■ **DIRECTION**:
Copy down all of the data underneath, exactly as shown.

■ **DATA PROVIDED**:
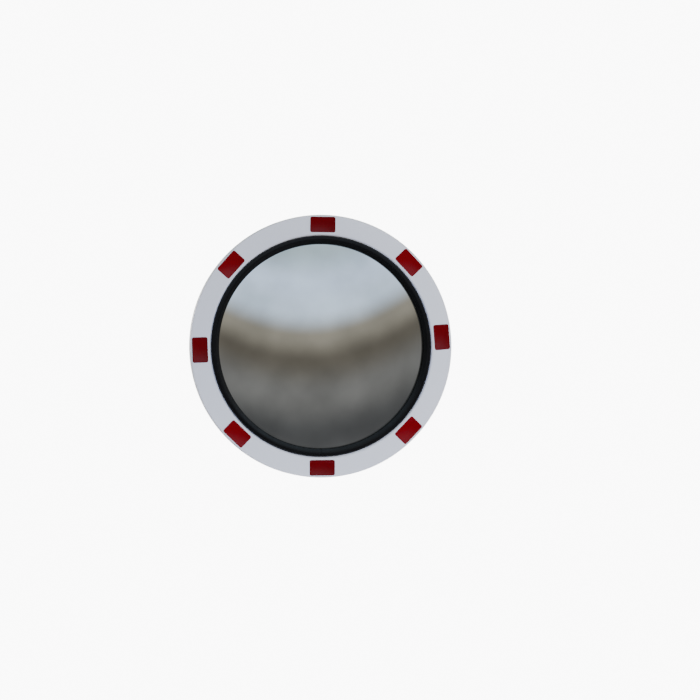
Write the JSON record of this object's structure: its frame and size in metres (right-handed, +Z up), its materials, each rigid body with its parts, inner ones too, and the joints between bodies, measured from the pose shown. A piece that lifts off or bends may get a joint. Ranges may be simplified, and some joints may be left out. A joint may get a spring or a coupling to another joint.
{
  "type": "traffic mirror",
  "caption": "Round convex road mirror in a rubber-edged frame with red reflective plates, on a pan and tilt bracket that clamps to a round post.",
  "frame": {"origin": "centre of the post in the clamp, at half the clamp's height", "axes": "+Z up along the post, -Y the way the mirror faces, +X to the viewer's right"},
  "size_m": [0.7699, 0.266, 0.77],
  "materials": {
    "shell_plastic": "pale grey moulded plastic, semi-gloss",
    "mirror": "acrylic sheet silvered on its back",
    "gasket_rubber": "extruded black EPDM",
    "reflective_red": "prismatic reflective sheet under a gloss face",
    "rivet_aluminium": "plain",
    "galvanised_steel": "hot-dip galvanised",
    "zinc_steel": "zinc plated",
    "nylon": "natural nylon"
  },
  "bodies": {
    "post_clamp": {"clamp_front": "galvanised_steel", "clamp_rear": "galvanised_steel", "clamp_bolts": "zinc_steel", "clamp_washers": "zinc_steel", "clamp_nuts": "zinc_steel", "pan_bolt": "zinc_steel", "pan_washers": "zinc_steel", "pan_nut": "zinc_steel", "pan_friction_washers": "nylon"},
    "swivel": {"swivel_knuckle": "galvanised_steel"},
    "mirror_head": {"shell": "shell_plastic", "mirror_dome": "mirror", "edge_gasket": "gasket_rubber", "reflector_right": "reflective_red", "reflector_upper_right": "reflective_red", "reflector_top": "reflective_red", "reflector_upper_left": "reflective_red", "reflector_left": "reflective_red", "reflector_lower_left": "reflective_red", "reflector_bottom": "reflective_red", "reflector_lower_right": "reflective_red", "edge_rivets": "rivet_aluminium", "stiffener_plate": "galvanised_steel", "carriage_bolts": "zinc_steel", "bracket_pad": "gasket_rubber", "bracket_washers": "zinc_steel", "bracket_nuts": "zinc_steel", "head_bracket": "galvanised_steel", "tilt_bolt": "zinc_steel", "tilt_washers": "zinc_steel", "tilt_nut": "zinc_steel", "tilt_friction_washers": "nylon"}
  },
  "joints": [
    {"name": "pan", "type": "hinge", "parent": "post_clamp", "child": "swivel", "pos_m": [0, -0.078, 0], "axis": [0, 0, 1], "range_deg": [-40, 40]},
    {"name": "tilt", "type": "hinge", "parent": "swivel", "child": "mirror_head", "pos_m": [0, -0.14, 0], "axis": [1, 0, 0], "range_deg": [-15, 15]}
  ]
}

■ **RESULT BELOW**:
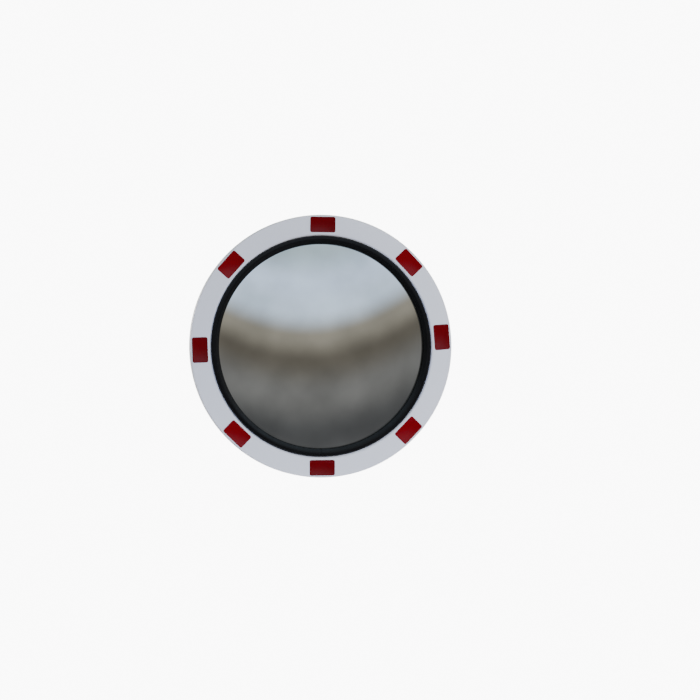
Write the JSON record of this object's structure: its frame and size in metres (right-handed, +Z up), its materials, each rigid body with its parts, inner ones too, and the joints between bodies, measured from the pose shown. A piece that lifts off or bends may get a joint. Ranges may be simplified, and some joints may be left out. A joint may get a spring or a coupling to another joint.
{
  "type": "traffic mirror",
  "caption": "Round convex road mirror in a rubber-edged frame with red reflective plates, on a pan and tilt bracket that clamps to a round post.",
  "frame": {"origin": "centre of the post in the clamp, at half the clamp's height", "axes": "+Z up along the post, -Y the way the mirror faces, +X to the viewer's right"},
  "size_m": [0.7699, 0.266, 0.77],
  "materials": {
    "shell_plastic": "pale grey moulded plastic, semi-gloss",
    "mirror": "acrylic sheet silvered on its back",
    "gasket_rubber": "extruded black EPDM",
    "reflective_red": "prismatic reflective sheet under a gloss face",
    "rivet_aluminium": "plain",
    "galvanised_steel": "hot-dip galvanised",
    "zinc_steel": "zinc plated",
    "nylon": "natural nylon"
  },
  "bodies": {
    "post_clamp": {"clamp_front": "galvanised_steel", "clamp_rear": "galvanised_steel", "clamp_bolts": "zinc_steel", "clamp_washers": "zinc_steel", "clamp_nuts": "zinc_steel", "pan_bolt": "zinc_steel", "pan_washers": "zinc_steel", "pan_nut": "zinc_steel", "pan_friction_washers": "nylon"},
    "swivel": {"swivel_knuckle": "galvanised_steel"},
    "mirror_head": {"shell": "shell_plastic", "mirror_dome": "mirror", "edge_gasket": "gasket_rubber", "reflector_right": "reflective_red", "reflector_upper_right": "reflective_red", "reflector_top": "reflective_red", "reflector_upper_left": "reflective_red", "reflector_left": "reflective_red", "reflector_lower_left": "reflective_red", "reflector_bottom": "reflective_red", "reflector_lower_right": "reflective_red", "edge_rivets": "rivet_aluminium", "stiffener_plate": "galvanised_steel", "carriage_bolts": "zinc_steel", "bracket_pad": "gasket_rubber", "bracket_washers": "zinc_steel", "bracket_nuts": "zinc_steel", "head_bracket": "galvanised_steel", "tilt_bolt": "zinc_steel", "tilt_washers": "zinc_steel", "tilt_nut": "zinc_steel", "tilt_friction_washers": "nylon"}
  },
  "joints": [
    {"name": "pan", "type": "hinge", "parent": "post_clamp", "child": "swivel", "pos_m": [0, -0.078, 0], "axis": [0, 0, 1], "range_deg": [-40, 40]},
    {"name": "tilt", "type": "hinge", "parent": "swivel", "child": "mirror_head", "pos_m": [0, -0.14, 0], "axis": [1, 0, 0], "range_deg": [-15, 15]}
  ]
}